The second part, however, isn't as clear sometimes.   There seems to be a big hang up on the 'as yourself ' part.  Extreme fundamentalism teaches us to despise everything having to do with self.  Taking time out of a busy day to rest is being lazy.  Wanting some personal time is selfish.  Wanting someone to help with a task is selfish and demanding, and the list goes on.  How in the world are we to have any idea how to be loving to others when taught to hate ourselves?

For those who believe the Bible,  it says we were made in Gods image.  Over and over again it says God is love.  So if God is love and we were made in His image, why such an emphasis on hate?

If God loves us, there must be something in us to love.  If He sees worth and value each person, shouldn't we?  I'm learning the more I accept myself, the more I can accept God's love.  And the more I can accept His love, the easier it is for me to love others. What a simple yet rarely heard concept! 

Learning to love myself hasn't caused me to become self-absorbed and self-centered.  It's actually given me a greater compassion for others.  The kinder I am to myself, the easier a time I have being kind to others.  I don't see others through my distorted, self-loathing point of view. 

How incredible it is to find freedom in truth!


Leviticus 19:18
... Love your neighbor as you love yourself.
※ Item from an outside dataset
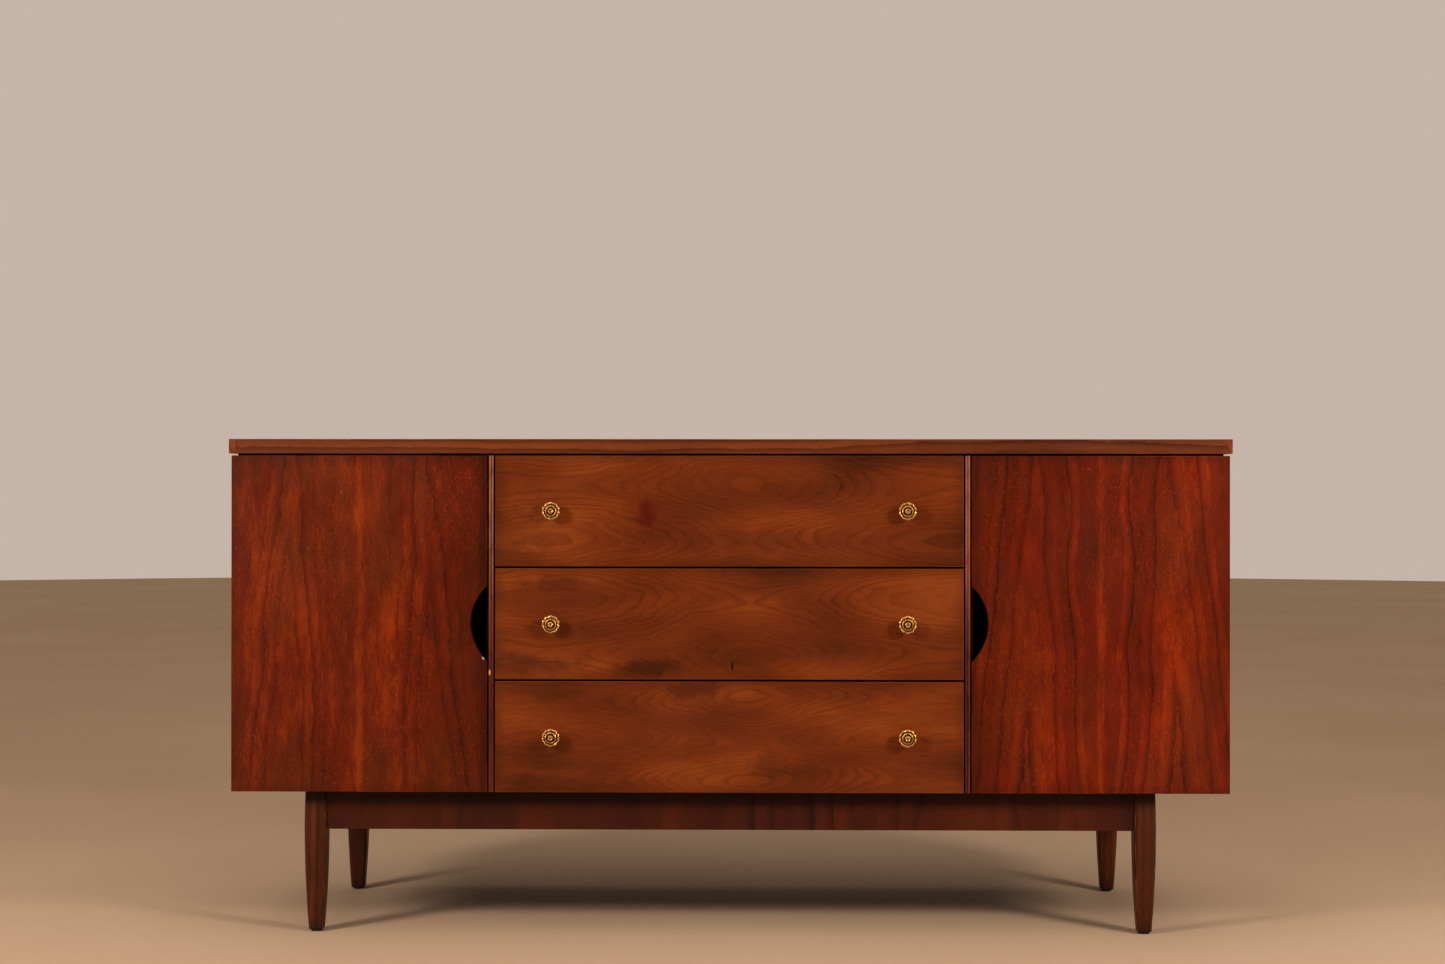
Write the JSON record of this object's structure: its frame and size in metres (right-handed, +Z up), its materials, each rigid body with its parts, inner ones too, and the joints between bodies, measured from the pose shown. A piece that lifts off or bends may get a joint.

I am the Lord.

Mark 12:31 NCV
The second command is this: ‘Love your neighbor as you love yourself.’   

Galatians 5:14 NCV
The whole law is made complete in this one command: “Love your neighbor as you love yourself.”  

James 2:8 NCV
This royal law is found in the Scriptures: “Love your neighbor as you love yourself.”  

Thursday, July 12, 2012

NOM?

I saw a post today stating that Kirk Cameron is being defamed by his stance on marriage.  Why is that a problem?

I have already stated, I hate religion.  But, I do believe in the Bible and believe it's a good handbook for life.  Families are the backbone of any society.  Values, morals and ethics are passed down from generation to generation, whether conscious or not.  No matter how much we say we're not gonna take after our parents, inevitable some things just rub off.

Unfortunately, we live in a society that views relationships to be as disposable as diapers.  As soon as it gets a little tough, it's time to throw in the towel and start again.  I see this not only with marriage relationships, but with friendships as well.   If you disagree with me, end the relationship; if you hurt my feelings, end the relationship; if you don't want to do things my way, end the relationship.  Our fast food, feel good society has helped create a lazy and selfish generation.  This 'all about me' mentality will only continue to drive people apart.   I agree with much of what I've heard Kirk say, with one major exception.

From what I've read, Kirk comes out strongly against the LGTB community.   That, I cannot let slide without comment.  I have been on both sides, living as a lesbian and trying to force myself to be straight.  People who have never has same sex attraction will more than likely never understand those of us who do.  Being heterosexual comes so naturally to them that nothing else computes.  They're so 'unattracted' to the same sex that the thought may make him/her want to cringe, and you know what?  That's ok.  The line gets crossed however, when that 'want to cringe' feeling turns into an aversion and discrimination.   Something not feeling right for one does not make it wrong for another!   I, and many like me, have that same 'I just want to cringe' feeling when I/we think about being in a heterosexual relationship!   Being attracted to a woman comes naturally for me, and I just can't change it. Believe me, I spent the majority of the last 10 years trying to 'pray away the gay'.  It just doesn't work.

The definition of family needs to be broadened to include the LGTB community, not exclude it.  We are not a mutant group of sex craving perverts.   We do not abuse or molest children because we're gay any more than people abuse and molest children because their straight.  But enough on that soap box, for now.

Kirk,  I personally applaud your effort toward reminding people how important and precious marriage and family are.  I'd like to see more people taking that stance.  But until you sit down with me, or any other Christian person who also happens to be homosexual,  please leave out the hate!

Tuesday, July 10, 2012

God said, or cult said?

I had the opportunity to go on a cruise last week for vacation.   It was wonderful.   I recommend them for everyone!

While cruising to Mexico, I met people from all over the world.  One person in particular stands out in my mind.  She is from South Africa and wouldn't ya know grew up in a similar extremist religious environment. 

How many religions today say the preach the Word of God and find a way to twist 'The Word' to say what they desire it too?   I'm beginning to think the numbers are much higher than I want to believe.  I wonder then, how much of what was forced down my throat really comes from God's heart?

Too many things have happened in my life to be able to deny God exists.  Those things have also shown me that God is not so hands off as I accused Him of being.   The farther I get from religion, the more I see and learn about God.  For too long I have let others speak in His place.  For too long I let others tell me what I believe.

As I begin reading the Bible again, and not the KJV, I find it says a lot of things that completely contradict the teachings of my youth.   I am enjoying this new realm of discovery and get to see God in different light.   He is the God of love, not some angry tyrant waiting to beat me when I 'step out of line', even a little.  It is not His desire to "break my will" or anyone else's.  It is not His desire that I become a cookie cutter image of other believers.  I love leaning it's ok for me to just be me!

Just because the cult told me 'God says' doesn't mean that God actually said it.  My new quest, to sort out truth from so many lies!